Atmospheric Sciences [A]

A23D   MCW:3006   Tuesday  1340h

Bjerknes Lecture: Global Dimming and Its Masking Effect on Global Warming

Presiding: W J Wiscombe, Brookhaven National Laboratory

A23D-01 INVITED  

Bjerknes Lecture: Global Dimming and its Masking Effect on Global Warming

* Ramanathan, V (vram@fiji.ucsd.edu) , Scripps Institution of Oceanography, University of California at San Diego, 9500 Gilman Drive #0221, La Jolla, CA 92093-0221, United States

Is the Planet dimmer now that it was during early twentieth Century? Solar radiometers around the world are indicating that surface solar radiation in the extra tropics was less by as much as 5% to 10% during the mid twentieth century, while in the tropics such dimming trends have been reported to extend into the twenty first century.

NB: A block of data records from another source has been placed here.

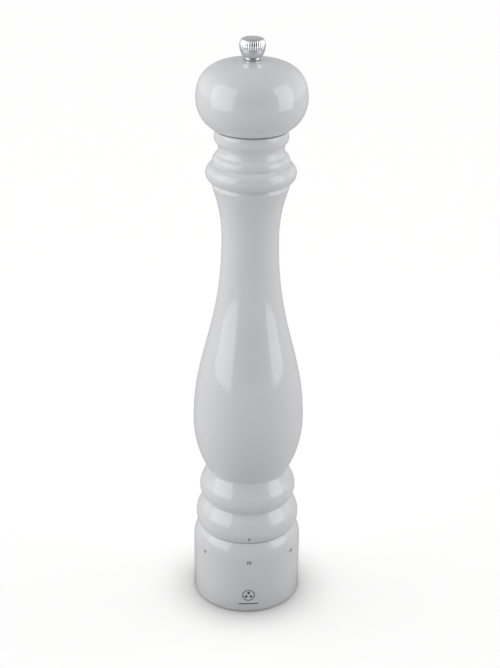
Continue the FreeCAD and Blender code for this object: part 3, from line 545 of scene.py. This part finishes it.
BODY_OF = {node: body for body, members in frame["record"]["behaviour"]["bodies"].items() for node in members}
SLOT_OF = {subpart["node"]: subpart["material_slot"] for subpart in frame["record"]["subparts"]}
# the neck under the knob is light metal to look at
SLOT_OF["knob_collar"] = "stainless"
# moulded and machined pieces, with the width of their eased edges in millimetres
EASED = {
    "mechanism_housing": 0.25, "adjusting_nut": 0.25, "burr_carriage": 0.3, "upper_bridge": 0.25,
    "drive_plate": 0.2, "neck_bush": 0.25, "bridge_bush": 0.15, "carriage_bush": 0.15, "head_bush": 0.15,
    "thrust_washer": 0.12, "spring_washer": 0.12, "ring_clip": 0.1, "burr_clip": 0.1, "shaft_clips": 0.1,
    "knob_collar": 0.12, "knob_insert": 0.12,
}


def eased_copy(node, width):
    """A copy of a machined piece with its sharp edges broken."""
    built = bmesh.new()
    built.from_mesh(NODES[node].data)
    built.transform(NODES[node].matrix_world)
    bmesh.ops.remove_doubles(built, verts=built.verts, dist=0.000002)
    bmesh.ops.dissolve_limit(built, angle_limit=math.radians(0.4), verts=built.verts, edges=built.edges)
    sharp = [edge for edge in built.edges
             if len(edge.link_faces) == 2 and edge.calc_face_angle(0.0) > math.radians(40)]
    bmesh.ops.bevel(built, geom=sharp, offset=width * MM, offset_type="OFFSET", segments=2, profile=0.5,
                    affect="EDGES", clamp_overlap=True)
    return finish_mesh("eased_" + node, built)


for node, width in EASED.items():
    make_piece("eased_" + node, eased_copy(node, width), BODY_OF[node], SLOT_OF[node], [node])

# ------------------------------------------------------------------ CAD nodes that keep their shape
for subpart in frame["record"]["subparts"]:
    node = NODES[subpart["node"]]
    node.data.materials.clear()
    node.data.materials.append(MATERIALS[subpart["material_slot"]])


# ------------------------------------------------------------------ floor, light and camera
def only_for_camera(tree, strength, target):
    """A strength that the camera sees but that lights nothing, as a retouched backdrop would be."""
    path = tree.nodes.new("ShaderNodeLightPath")
    scale = tree.nodes.new("ShaderNodeMath")
    scale.operation = "MULTIPLY"
    scale.inputs[1].default_value = strength
    tree.links.new(path.outputs["Is Camera Ray"], scale.inputs[0])
    tree.links.new(scale.outputs["Value"], target)


def multiplied(tree, first, second):
    """The product of two colours."""
    node = tree.nodes.new("ShaderNodeMix")
    node.data_type = "RGBA"
    node.blend_type = "MULTIPLY"
    node.inputs["Factor"].default_value = 1.0
    tree.links.new(first, node.inputs["A"])
    tree.links.new(second, node.inputs["B"])
    return node.outputs["Result"]


# metres from here on, as in the frame
FLOOR_OPENING, FLOOR_REACH, FLOOR_SIDES = 0.034, 6.0, 96


def floor_mesh():
    """A level ring of faces around the opening."""
    turns = [2 * math.pi * index / FLOOR_SIDES for index in range(FLOOR_SIDES)]
    corners = [(reach * math.cos(turn), reach * math.sin(turn), 0)
               for reach in (FLOOR_OPENING, FLOOR_REACH) for turn in turns]
    faces = []
    for index in range(FLOOR_SIDES):
        beside = (index + 1) % FLOOR_SIDES
        faces.append((index, index + FLOOR_SIDES, beside + FLOOR_SIDES, beside))
    mesh = bpy.data.meshes.new("floor")
    mesh.from_pydata(corners, [], faces)
    return mesh


def stage_floor():
    """A round floor with a painted contact shadow, open under the foot so that light reaches the mechanism
    from below.
    """
    mesh = floor_mesh()
    floor = bpy.data.objects.new("floor", mesh)
    bpy.context.scene.collection.objects.link(floor)
    material, tree, shader = new_material("studio_floor")
    path = tree.nodes.new("ShaderNodeLightPath")
    tone = ramp(tree, path.outputs["Is Camera Ray"], [(0.0, (0.93, 0.93, 0.93)), (1.0, (1.57, 1.55, 1.51))])
    # painted shadow: ambient occlusion darkens the floor's colour where the mill stands close, as a contact
    # shadow
    painted_contact_shadow = tree.nodes.new("ShaderNodeAmbientOcclusion")
    painted_contact_shadow.inputs["Distance"].default_value = 0.062
    painted_contact_shadow.samples = 8
    painted_shadow_level = ramp(tree, painted_contact_shadow.outputs["AO"], [(0.45, (0.31,) * 3), (0.72, (0.69,) * 3), (0.81, (0.94,) * 3),
                                              (0.92, (1.0,) * 3), (1.0, (1.0,) * 3)])
    tree.links.new(multiplied(tree, tone, painted_shadow_level), shader.inputs["Base Color"])
    shader.inputs["Roughness"].default_value = 0.7
    shader.inputs["Specular IOR Level"].default_value = 0.1
    shader.inputs["Emission Color"].default_value = (1, 1, 1, 1)
    only_for_camera(tree, 0.205, shader.inputs["Emission Strength"])
    # the floor is a sheet that shows from above only, so the foot of the mill can be seen from below
    face = tree.nodes.new("ShaderNodeNewGeometry")
    clear = tree.nodes.new("ShaderNodeBsdfTransparent")
    sheet = tree.nodes.new("ShaderNodeMixShader")
    tree.links.new(face.outputs["Backfacing"], sheet.inputs["Fac"])
    tree.links.new(shader.outputs["BSDF"], sheet.inputs[1])
    tree.links.new(clear.outputs["BSDF"], sheet.inputs[2])
    tree.links.new(sheet.outputs["Shader"], tree.nodes["Material Output"].inputs["Surface"])
    mesh.materials.append(material)
    return floor


def aim(item, target):
    """Turns a light to face a point."""
    item.rotation_euler = (Vector(target) - item.location).to_track_quat("-Z", "Y").to_euler()


def softbox(name, place, target, wide, tall, power, unlit):
    """A rectangular softbox that leaves the floor to the room's light."""
    light = bpy.data.lights.new(name, "AREA")
    light.shape = "RECTANGLE"
    light.size, light.size_y = wide, tall
    light.energy = power
    item = bpy.data.objects.new(name, light)
    item.light_linking.receiver_collection = unlit
    item.location = place
    bpy.context.scene.collection.objects.link(item)
    aim(item, target)


def world_ramp(tree, value, stops):
    """Levels over a direction that runs from -1 to 1: a grey, or a colour."""
    centred = tree.nodes.new("ShaderNodeMapRange")
    centred.inputs["From Min"].default_value = -1.0
    tree.links.new(value, centred.inputs["Value"])
    return ramp(tree, centred.outputs["Result"],
                [((at + 1) / 2, level if isinstance(level, tuple) else (level,) * 3) for at, level in stops])


def studio_world():
    """A pale room: the left wall is brightest, then the right, and the camera's end is dim."""
    world = bpy.data.worlds.new("studio")
    bpy.context.scene.world = world
    world.use_nodes = True
    tree = world.node_tree
    background = tree.nodes["Background"]
    place = tree.nodes.new("ShaderNodeTexCoord")
    split = tree.nodes.new("ShaderNodeSeparateXYZ")
    tree.links.new(place.outputs["Generated"], split.inputs["Vector"])
    sideways = world_ramp(tree, split.outputs["X"], [(-1.0, 1.15), (-0.4, 0.60), (0.3, 0.50), (1.0, 1.12)])
    depth = world_ramp(tree, split.outputs["Y"],
                       [(-1.0, 0.07), (-0.8, 0.30), (-0.6, 0.56), (0.1, 1.01), (1.0, 1.02)])
    tint = world_ramp(tree, split.outputs["Z"], [(-1.0, 1.0), (0.1, 1.0), (1.0, (0.835, 0.84, 0.875))])
    room = multiplied(tree, multiplied(tree, sideways, depth), tint)
    tree.links.new(room, background.inputs["Color"])
    backdrop = tree.nodes.new("ShaderNodeBackground")
    backdrop.inputs["Color"].default_value = (1, 1, 1, 1)
    backdrop.inputs["Strength"].default_value = 1.05
    blend = tree.nodes.new("ShaderNodeMixShader")
    path = tree.nodes.new("ShaderNodeLightPath")
    tree.links.new(path.outputs["Is Camera Ray"], blend.inputs["Fac"])
    tree.links.new(background.outputs["Background"], blend.inputs[1])
    tree.links.new(backdrop.outputs["Background"], blend.inputs[2])
    tree.links.new(blend.outputs["Shader"], tree.nodes["World Output"].inputs["Surface"])


CAMERA_PLACE = (0.00058, -0.7971, 0.5663)
CAMERA_PITCH, CAMERA_ROLL, CAMERA_SWING = math.radians(24.64), math.radians(0.70), math.radians(-2.75)


def set_camera():
    """The main viewpoint: a little under a metre away, looking down. The swing is about the mill's axis."""
    pitch, roll = CAMERA_PITCH, CAMERA_ROLL
    forward = Vector((0, math.cos(pitch), -math.sin(pitch)))
    right = Vector((1, 0, 0))
    up = right.cross(forward)
    right_rolled = right * math.cos(roll) + up * math.sin(roll)
    up_rolled = up * math.cos(roll) - right * math.sin(roll)
    camera = bpy.data.cameras.new("camera")
    camera.lens = 70.06
    camera.clip_start = 0.01
    item = bpy.data.objects.new("camera", camera)
    swing = Matrix.Rotation(CAMERA_SWING, 4, "Z")
    item.matrix_world = swing @ Matrix.Translation(CAMERA_PLACE) @ Matrix((
        (right_rolled.x, up_rolled.x, -forward.x, 0), (right_rolled.y, up_rolled.y, -forward.y, 0),
        (right_rolled.z, up_rolled.z, -forward.z, 0), (0, 0, 0, 1)))
    bpy.context.scene.collection.objects.link(item)
    bpy.context.scene.camera = item


SOFTBOX_TARGET = (0, 0, 0.30)
kept_dark = bpy.data.collections.new("not_lit_by_the_softboxes")
kept_dark.objects.link(stage_floor())
kept_dark.collection_objects[0].light_linking.link_state = "EXCLUDE"
studio_world()
softbox("left_softbox", (-0.78, -0.35, 0.55), SOFTBOX_TARGET, 0.90, 1.0, 3.9, kept_dark)
softbox("right_softbox", (0.80, -0.29, 0.55), SOFTBOX_TARGET, 0.60, 1.0, 2.8, kept_dark)
set_camera()
bpy.context.scene.view_settings.view_transform = "Standard"
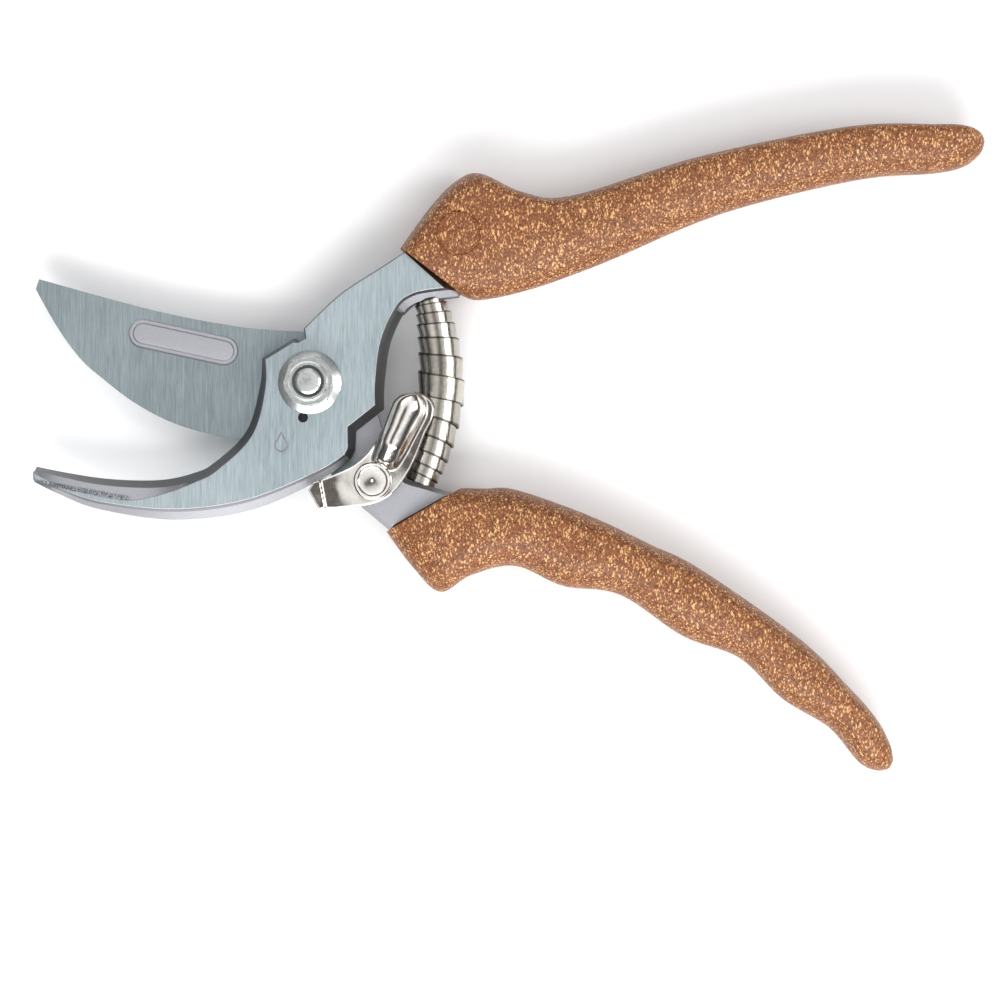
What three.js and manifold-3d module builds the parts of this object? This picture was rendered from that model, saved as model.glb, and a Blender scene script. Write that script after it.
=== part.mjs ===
// Bypass pruning shears, lying open on their back.
// Millimetres. The pivot axis is Z and passes through the origin; +X runs towards the
// handles, +Y towards the cutting blade, and Z = 0 is the outer face of the pivot
// bolt's head, which is level with the lowest line of both grips.
import * as THREE from "three";
import { mergeVertices } from "three/addons/utils/BufferGeometryUtils.js";
import Module from "manifold-3d";

const wasm = await Module();
wasm.setup();

// ---------------------------------------------------------------- driving dimensions
const GRIP_THICKNESS = 17;
const GRIP_MIDDLE = GRIP_THICKNESS / 2;
const BLADE_BACK = 4.5; // back face of the cutting blade and its lever
const BLADE_FRONT = 8.5; // face of the blade that slides along the hook
const SHEAR_GAP = 0.1;
const HOOK_BACK = BLADE_FRONT + SHEAR_GAP;
const HOOK_FRONT = 13.4;
const ARM_TOP = 12.8; // raised part of the blade lever that carries the latch
const TANG_BACK = 6.2;
const TANG_FRONT = 11.2;
const FIT = 0.3; // gap between a grip and its tang

const BOLT_RADIUS = 3;
const BOLT_HEAD = { radius: 6.6, height: 2.6 };
const BOLT_TOP = 20.2;
const BUSH_RADIUS = 4;
const BORE_CLEARANCE = 0.1;
const NUT = { flange: 6.85, flangeHeight: 1.5, acrossFlats: 10, height: 6.2, collar: 4.3 };

const LATCH_PIVOT = [13.7, -21.4];
const LATCH_BACK = 13.7;
const LATCH_THICKNESS = 1.6;
const LATCH_FRONT = LATCH_BACK + LATCH_THICKNESS;
const LATCH_BAR_TOP = 19.2;
const RIVET = { shank: 2, head: 4.15, headHeight: 1.9, backHead: 3.4, backHeight: 1.1 };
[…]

The reality as well as the potential causes of these trends have been explored through numerous field campaigns and satellite studies and these have brought into sharper focus several long standing fundamental issues such as anomalous solar absorption, the masking effect of aerosols on global warming and the need for a theory that can explain why the planetary albedo is about 29%. To understand why this last topic is an important question, consider the following two examples. A global albedo of 32% would plunge the Earth into a climate similar to that of the last ice-age; while an albedo of 26% would be comparable to a six fold increase in the CO2 concentration to 1800 ppm. Is the albedo hovering around 29% , because of the need to maintain a habitable climate?; or is it sheer chance that the planet just settled into the 29% albedo? Except for the ill fated Gaia theory, I am not aware of any theory that has contemplated this issue seriously. I will conclude with insights into how to reconcile the large solar dimming with the observed global warming, with sobering implications for future changes in climate and water budget of the planet.